His mother laughed and said, “Sometimes the adults want to have fun too.”
And she was right.
Watching the scene unfold, I noticed something fascinating. Many of the adults were the ones leaning into the moment the most. Throwing colors. Dancing badly. Smearing powder across faces.
And it felt almost strange to be that playful.
Because somewhere along the way, many of us forget how.
Two days before this celebration, my daughter performed in her school’s first improv show in front of about two hundred people. A group of middle schoolers and high school students standing in front of an audience, making things up in real time. Being silly. Being bold. Being willing to look ridiculous in front of a crowd.
As I watched them, I thought what an extraordinary exercise that is for young people.
To learn early in life that it’s safe to be playful.
To be spontaneous.
To say something imperfect and keep going.
To laugh at yourself.
During intermission, the students invited parents outside to participate in a few improv games with them. Suddenly we were standing there in small groups making things up on the spot, saying ridiculous things, laughing, not taking ourselves too seriously.
And again, something inside me relaxed.
It felt good.
Really good.
Not because anyone was being impressive. But because for a moment, the pressure we often carry as adults disappeared. The pressure to be polished. To be correct. To be composed.

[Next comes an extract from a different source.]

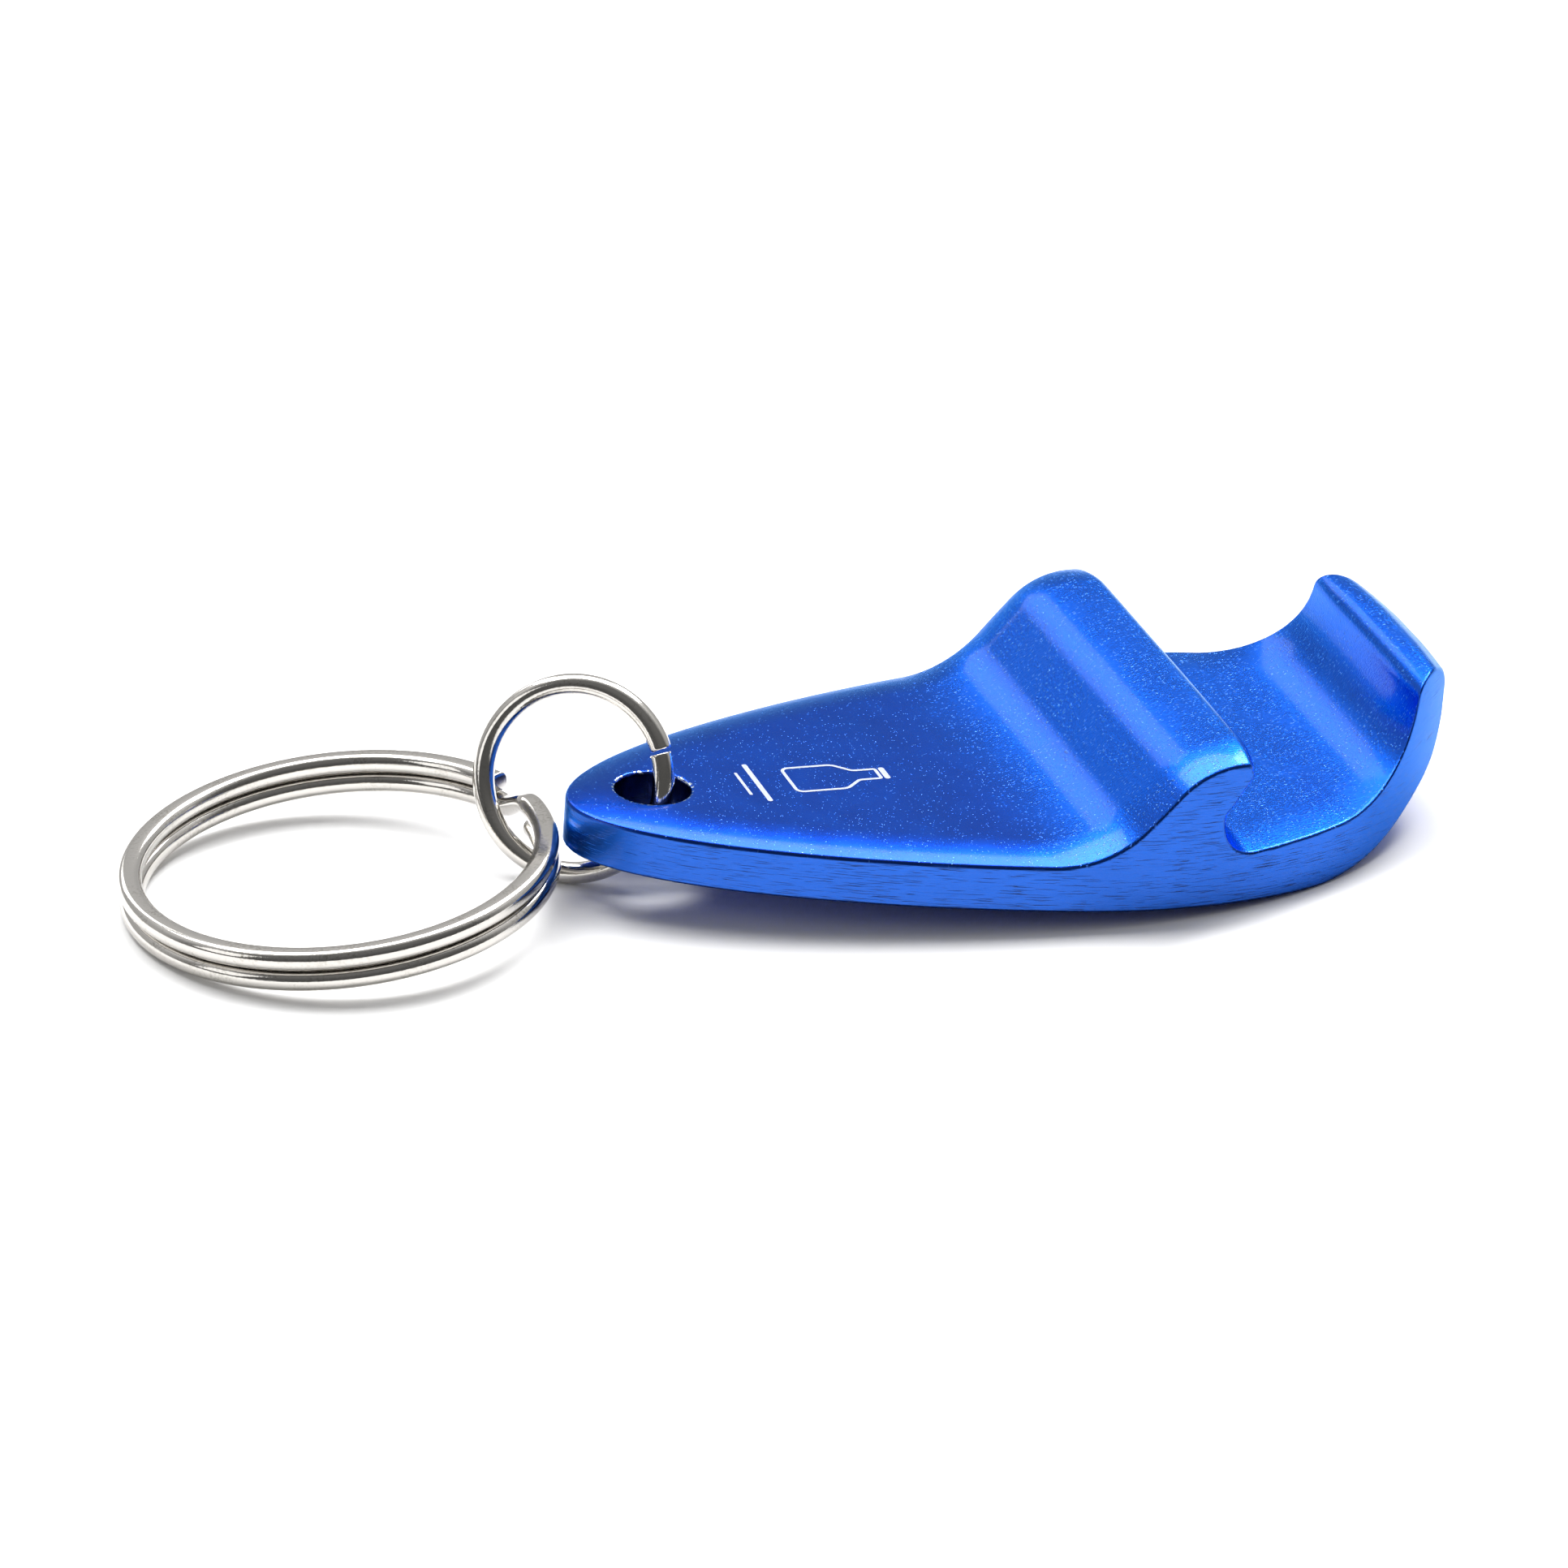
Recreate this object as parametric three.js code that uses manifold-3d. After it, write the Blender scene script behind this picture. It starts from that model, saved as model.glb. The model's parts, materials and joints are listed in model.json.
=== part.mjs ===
// Keychain bottle opener: a plate sawn from one aluminium extrusion, a jump ring through its hole
// and a split ring for keys. Millimetres, +Z up. The set lies at rest on z = 0 with the keys' end
// towards -X and the opener's lip towards +X, and the origin is under the middle of its box.
import * as THREE from "three";
import { mergeVertices } from "three/addons/utils/BufferGeometryUtils.js";
import Module from "manifold-3d";

const wasm = await Module();
wasm.setup();
const degrees = THREE.MathUtils.degToRad;

// ---- Driving dimensions (millimetres and degrees) ----

const plate = { length: 61.5, width: 34, thickness: 4, restPitch: 4.2 };
// The outline seen from above: the nose's fullness, and how far each flank stays near full width.
const outline = {
  widestFromLip: 24.2,
  noseFullness: 8.7,
  flankReach: 8.3,
  shoulderReach: 14.8,
  lipCornerIn: 3.9,
  lipCornerHalfWidth: 10.2,
  lipHalfWidth: 5.2,
};
// The hook that bites under a cap's edge, measured from the lip's back and the plate's top face.
const hook = {
  footFromLip: 28.8,
  footRadius: 7.6,
  crownFromLip: 22.3,
  crownHeight: 7.15,
  crownRadius: 6.6,
  tipFromLip: 17.3,
  tipHeight: 6.9,
  tipRadius: 1.05,
  rootFromLip: 22.2,
  rootRadius: 2,
};
// The lip that rests on top of the cap, and the floor of the mouth between hook and lip.
const lip = {
  floorDrop: 0.35,
  floorCornerFromBack: 5.1,
  floorCornerRise: 1.1,
  floorRadius: 7.3,
  innerTopFromBack: 4,
  innerTopHeight: 9.8,
  innerTopRadius: 1.7,
  backTopHeight: 7.15,
  backTopRadius: 2.5,
  heelHeight: 1.5,
  heelRadius: 4.8,
  bellyFromBack: 9.1,
  bellyRadius: 15.8,
};
const hole = { diameter: 5.2, fromNose: 6 };
const jumpRing = { outerDiameter: 14.3, wire: 1.5, gap: 0.3, gapAngle: 23, yaw: -34, lean: 22 };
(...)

For a moment, we were just being human.
If you’d like to hear this story in a more personal way, I recorded a short 7-minute episode where I share this experience and reflection out loud. You can listen to it here.
One of the things that made me fall in love with my husband many years ago is exactly this quality. He looks at life with humor. He reminds me to be silly, to be playful,to joke, to not take everything so seriously. Over the years, he has kept that part of me alive when responsibility, work, and adulthood tried to bury it under layers of seriousness.
And watching the children this week reminded me how important that is.
Because children naturally know how to live this way.
They know how to be goofy, curious, spontaneous.
They know how to turn a moment into play.
Until the world slowly teaches them otherwise.
Sit still.
Be proper.
Don’t be embarrassing.
Don’t be messy.
Don’t be loud.
Somewhere along the way, many of us stop giving ourselves permission to be joyful.
And maybe we should be learning more from the children in our lives instead. Watching them more closely. Letting them remind us how to loosen up, how to laugh at nothing, how to turn an ordinary moment into something playful.
At one point during the celebration I kicked off my sandals and walked barefoot through the grass. The ground was soft, damp, and muddy under my feet. By the time I left, the bottoms of my feet were completely black from the dirt. Later that night in the shower I tried scrubbing them clean, but some of the marks stayed.
And maybe that’s not such a bad thing.
Maybe it’s a reminder. A little trace of color and earth that says: today you played.
We live in a time where it’s very easy to open the news and feel overwhelmed by division, conflict, and the endless stream of problems facing the world. Those realities are real and deserve attention.
But moments like this remind me of something equally real.
Human beings are also capable of joy. Of celebration. Of laughter with strangers. Of color flying through the air while people dance together under the sun.
What we choose to focus on expands. And maybe moments like this deserve more of our attention.
While we cannot ignore the world’s challenges, we also need spaces that remind us what we are protecting in the first place.
Connection.
Joy.
Play.
Spring celebrations like Holi exist in many cultures for a reason. They mark renewal. The turning of a season. A reminder that life continues, that light returns, that community matters.
Maybe we need those rituals now more than ever.
Not just for children.
But for us.
So here’s a small invitation.
Find a child in your life. A niece, a nephew, a grandchild, a neighbor’s kid. Sit with them for a while. Watch how they play. Watch how easily they laugh. Watch how quickly they turn the simplest thing into joy.
And maybe let them remind you how to do the same.